C) the funds have already changed UBOs to people that were not involved and shouldn't be tracked, because A) and B) already happened onchain or offchain


The thing is that wallet is digital. If I hand you an USB stick with the wallet, that doesn't mean I no longer have it. The USB could be a copy of it and I could still withdraw the money. To be sure that doesn't happen the new owner would need to transfer money to another wallet. Unless there's a high trust that this won't be done.


Yes, crypto can operate in a temporarily trusted environment.

What I was describing here wasn't that, I am referring to onchain transfers in trade for goods and services. (Part C could also be hand to hand trusted transfer of a wallet/private key)

Chain analysis still assumes that its the same owner or related guilty beneficiary all the way to a centralized exchange.


The trouble is, there's no way to know that the seller threw away their copy of the private key.


The point is that crypto can operate in a temporarily trusted environment. The subsequent owner does need to rotate addresses as soon as possible. It is the blockchain analysis that can't tell the difference between the prior owner moving to another address that prior owner controls, or a different owner moving addresses.


There's little practical difference between:

a) I give you my wallet, and you immediately send the coins to a new address to protect against my (potential) copy of the wallet, or

b) I just send the coins to your new address myself.

Either way, the blockchain records a transfer from my address to your new address.


The difference is in the liability incurred.

So you're the blockchain analysis firm for the Department of Justice, and you're like "omg omg look the coins are moving! omg omg look its going to a centralized exchange account lets go subpoena the records and find out who has the KYC and identifying information behind that account."

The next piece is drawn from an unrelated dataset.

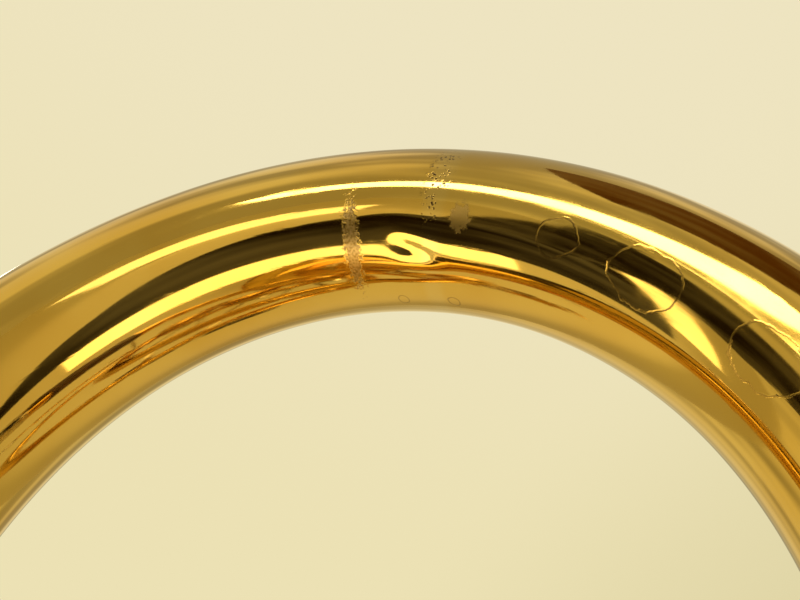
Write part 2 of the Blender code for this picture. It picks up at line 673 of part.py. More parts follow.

DOJ busts down the door "aha! got you!"

If it was the person that actually hacked or did drug trafficking, then they found that person and charge them with that, wire fraud, money laundering etc.

If it was just the recipient then the investigation is still ongoing and much lesser charges are possible. The DOJ would at best case try to find out who the "kingpin" is by overcharging the second person, but the primary observation is that the DOJ has not stopped any particular activity. Either way, its still not quite what happens:

The reality is that it is many hops between unrelated people before it hits a centralized exchange that is subpoena-able at all. People.don't.need.or.want.fiat. Especially not a lot of it at any given time. Even hedge funds take in-kind investments of crypto to create a new limited partner. People don't need to cash out first and then invest that cash.


I always wondered about this but can't criminals just get some kyc info from the black market or even some homeless person and withdraw money in that person's name? Why bother with obfuscating wallets chain hopping if all that matters is to not be asociated with the name that ultimately withdraws from an exchange


They can and do. You can buy "Fullz" which are a random ID leaked from a prior massive hack or just plain old phishing, and create exchange accounts. Any new darknet marketplace merchant starts off by selling Fullz and tutorials for like $1 and to get their reputation up.

I would say the lack of major prosecutions on this is because criminals still launder the money first and don't want to frame people (or have the exchange account frozen so soon), and DA/prosecutors use their discretion to tell when its unlikely the person in question was the actual person they are looking for, for now. Some people likely are getting framed, judging from televised arbitration shows like Judge Judy where the entertainer keeps cutting off the defendant who calmly says their bank account was compromised, and awards everything to the plaintiff.

This isn't crypto specific and is for bank and brokerage accounts too. Most darknet money-isolating tutorials talk about trading stocks in a brokerage account with stolen/recreated credentials as well.

Unless an account in your name wire transferred money directly for a shipping container full of cocaine, you would never find out that someone has opened a bank/brokerage/crypto account in your name and was operating it like a normal person accumulating money and occasionally trading.

Think of it like being a victim of identity fraud but the fraudster improves your credit score by acting normally and responsibly for you. That's literally whats happening pretty often.


Going back to your question, then why bother with the other stuff?

Not everyone wants fiat. Not now, not eventually. They are able to obtain goods and services in crypto. They are able to pay developers, buy games, invest in other crypto/projects ensuring the success or perception of success of people they like, control crypto networks with voting power, create exchanges and other infrastructure. There is no "eventually buy a multimillion dollar house how do I do that inconspicuously or maybe I can buy it with crypto in the future". It's just recognizing that it is possible whenever you want, but also not a priority or a necessary addition to what people value in this world.

It's fungible enough for all the purposes that many individuals with dirty crypto or organizations with dirty crypto care about.


Thanks, makes sense


I'm saying there is literally zero difference on chain between the two scenarios.


onchain, correct, it is indistinguishable.

the reality offchain can be very different, I was trying to make clear just in case you or others that didn't catch that. but I think we're agreeing on everything.